The protests have been the most widespread since an uprising in 2022 sparked by the death in custody of Mahsa Amini, a young Kurdish woman who was detained by morality police for allegedly not wearing her veil properly. Hundreds of people were killed and thousands detained in a violent crackdown by security forces.

Meanwhile, Nicolas Maduro, the former president of Venezuela who was arrested and removed from the country last week, is due to appear in a US court in New York where he will face narco-terrorism charges.

The South American country is now being run by Delcy Rodríguez, the vice-president under Nicolás Maduro, who is due to be sworn in as president.

Delcy, formerly a staunch critic of the US, said in a lengthy Telegram post: “We consider it a priority to move toward a balanced and respectful international relationship between the United States and Venezuela … based on sovereign equality and non-interference.”

“We extend an invitation to the US government to work together on a cooperation agenda,” she added.

Addressing President Trump directly, Rodríguez said: “Our people and our region deserve peace and dialogue, not war.
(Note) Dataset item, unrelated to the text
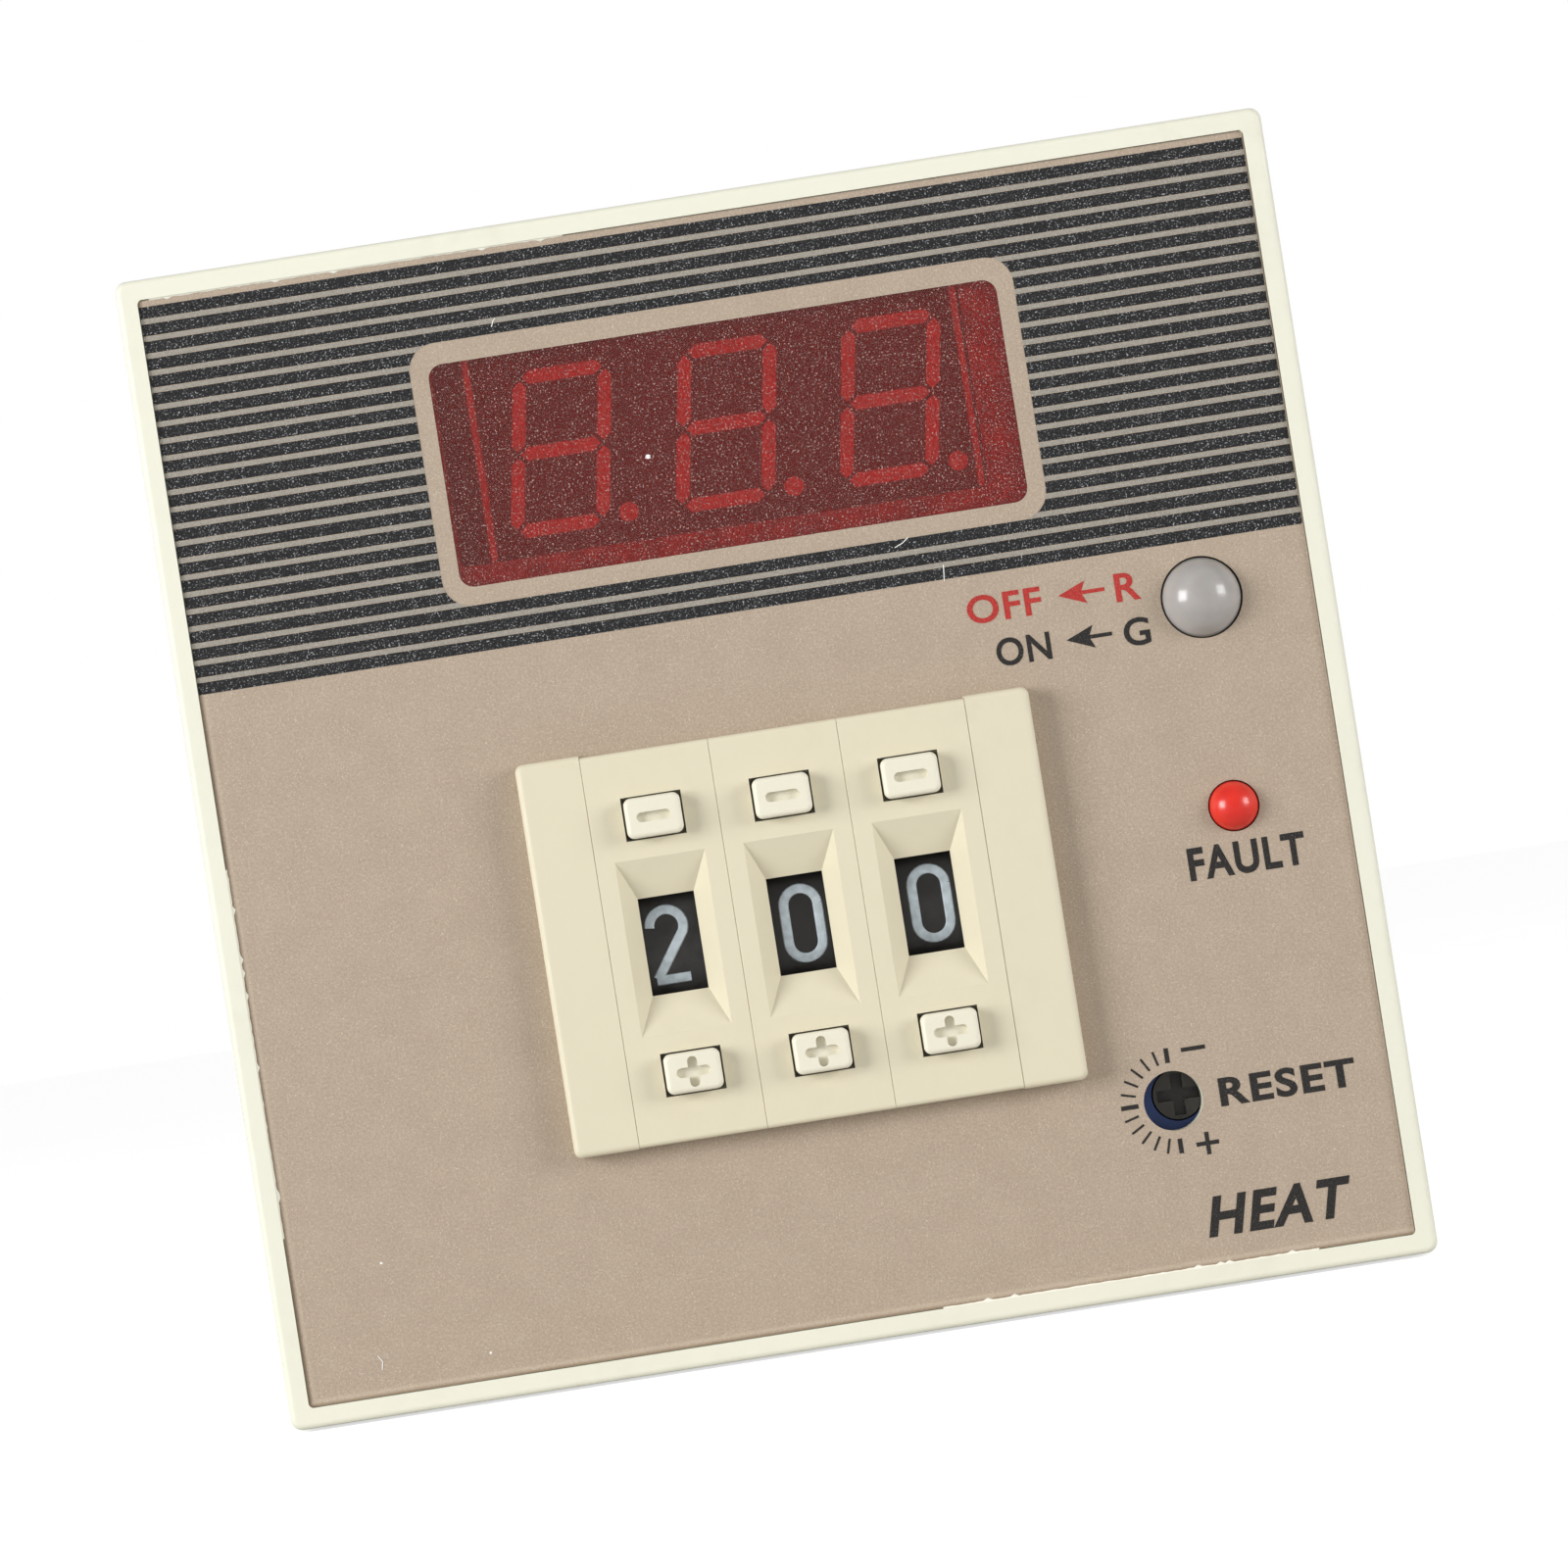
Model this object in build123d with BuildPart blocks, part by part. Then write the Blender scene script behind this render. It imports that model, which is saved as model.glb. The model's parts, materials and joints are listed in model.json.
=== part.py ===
from build123d import *
import os
from math import cos, pi, radians, sin, tan

os.makedirs("parts", exist_ok=True)

# Panel temperature controller, 72 x 72 mm front, for a 68 x 68 mm panel cut-out.
# Frame: +X to the right and +Z up as seen from the front, +Y into the panel.
# Origin: middle of the panel cut-out, in the plane of the panel's front (y = 0).

# ---------------------------------------------------------------- driving dimensions
BEZEL = 72.0              # outside of the front frame, square
BEZEL_DEPTH = 8.0         # how far the front frame stands out of the panel
BEZEL_DRAFT = 1.4         # degrees of draft on its sides
RIM_INNER = 69.1          # square recess that the printed front film lies in
FILM = 69.0
FILM_THICK = 0.3
FILM_DEPTH = 0.2          # film front below the bezel's front edge
WALL = 2.0                # bezel's front wall

CASE = 67.0               # outside of the case, square
CASE_WALL = 1.8
CASE_DEPTH = 92.0
REBATE = 0.5              # the case's front edge lies this deep in the bezel's back
SKIRT = 63.2              # bezel's skirt, a slide fit in the case
SKIRT_WALL = 1.45
SKIRT_DEPTH = 9.0

WINDOW_C = (0.23, 20.86)  # red window: centre and size
WINDOW = (35.5, 13.9)
WINDOW_R = 0.9
DISPLAY_C = (0.05, 21.65) # three-digit module
DISPLAY = (30.9, 12.7, 7.0)
DIGIT_XS = (-10.1, 0.24, 10.5)
SEGMENT_W = 0.85
DIGIT_HALF_W = 2.67       # centre of the verticals from the digit's centre
DIGIT_BAR = 4.7           # from one horizontal segment to the next
DIGIT_SLANT = 9.5         # degrees

LAMP_C = (27.58, 6.37)
LAMP_R = 2.5
FAULT_C = (27.54, -6.67)
FAULT_R = 1.55
LAMP_GAP = 0.05
TRIM_HOLE_C = (21.03, -24.1)
TRIM_HOLE_R = 1.85
TRIM_C = (21.5, -23.8)

SWITCH_Z = -9.72          # middle of the pushwheel block
MODULE_PITCH = 8.0
SEAM = 0.02               # between neighbouring modules
SEAM_CHAMFER = 0.04
MODULE_W = MODULE_PITCH - SEAM
MODULE_H = 24.3           # flange on the film
BODY_H = 22.0             # body through the bezel
SWITCH_FRONT = -9.5
SWITCH_REAR = 14.0
END_CAP_H = 24.5
END_CAP_OUT = 16.0        # outer side of each end cap
END_CAP_BODY = 15.2
CAP_CORNER = 0.5
MODULES = {"1": -MODULE_PITCH, "2": 0.0, "3": MODULE_PITCH}

WHEEL_R = 9.2
WHEEL_Y = 1.55            # wheel axis behind the panel plane
PIN_R = 1.0
BUTTON_OFF = 7.95         # buttons above and below the middle of the block
BUTTON = (3.5, 2.5)
BUTTON_FRONT = -10.7
SIGN = (2.1, 0.6, 0.45)   # engraved signs: length, width and depth
FIT = 0.05                # radial clearance of pins in their bores

BLOCK_Y = CASE_DEPTH      # terminal block: plate, then barriers
PLATE = 3.0
BARRIER_REAR = 102.4
TERMINALS = 6
TERMINAL_PITCH = 9.6
TERMINAL_Z = 27.0
CASE_SCREW = (28.7, 15.0)

BOARD_Z = 24.8            # middle of each long circuit board, above and below
BOARD_T = 1.6
BOARD_HALF = 29.6
BOARD_Y = (4.0, 88.0)

SCREW_X = 35.9            # jack screw axis beside the case
SCREW_R = 1.5
SCREW_ROOM = 0.25         # between the screw and the flats of its square hole
BRACKET_Y = (66.0, 86.0)
FOOT_Y = (60.0, 64.0)
SCREW_HEAD_Y = (99.0, 101.0)
SCREW_HEAD_R = 2.2

# ---------------------------------------------------------------- derived
FILM_FRONT = -BEZEL_DEPTH + FILM_DEPTH
FILM_BACK = FILM_FRONT + FILM_THICK
WALL_BACK = FILM_BACK + WALL
CASE_IN = CASE / 2 - CASE_WALL
FILTER_SEAT = 0.8         # depth of the recess that the red window lies in
FILTER_THICK = 0.75       # its flange, on a thin line of glue
DISPLAY_FRONT = FILM_BACK + FILTER_SEAT + 0.2
FRONT_BOARD_Y = DISPLAY_FRONT + DISPLAY[2]
SWITCH_WALL_BACK = SWITCH_FRONT + 1.6
FLANGE_Y = SWITCH_WALL_BACK + FIT
SEAT_Y = -3.95            # front of the seats that hold the button springs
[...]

That has always been the position of President Nicolás Maduro.”

Earlier, Trump told The Atlantic Magazine that if Rodríguez “doesn’t do what’s right, she is going to pay a very big price, probably bigger than Maduro”.

President Trump has also threatened military action against his Colombian counterpart, Gustavo Petro.

He spoke out on Sunday during a trip aboard Air Force One, claiming that Venezuela and Colombia were “very sick” and that the government in Bogota was run by “a sick man who likes making cocaine and selling it to the United States”.

“And he’s not going to be doing it very long. Let me tell you,” Trump said, referring to Petro.

When asked if he meant a US operation against Colombia, Trump said, “Sounds good to me.”

The remarks prompted a sharp rebuke from Petro, who told Trump to “stop slandering” him while also calling on Latin American countries to unite or risk being “treated as a servant and slave”.

In a series of lengthy posts on X, Petro noted that “the US is the first country in the world to bomb a South American capital in all of human history”. But he said revenge was not the answer.

Instead, Latin America must unite, Petro said, and become a region “with the capacity to understand, trade, and join together with the whole world”.

“We do not look only to the north, but in all directions,” he said.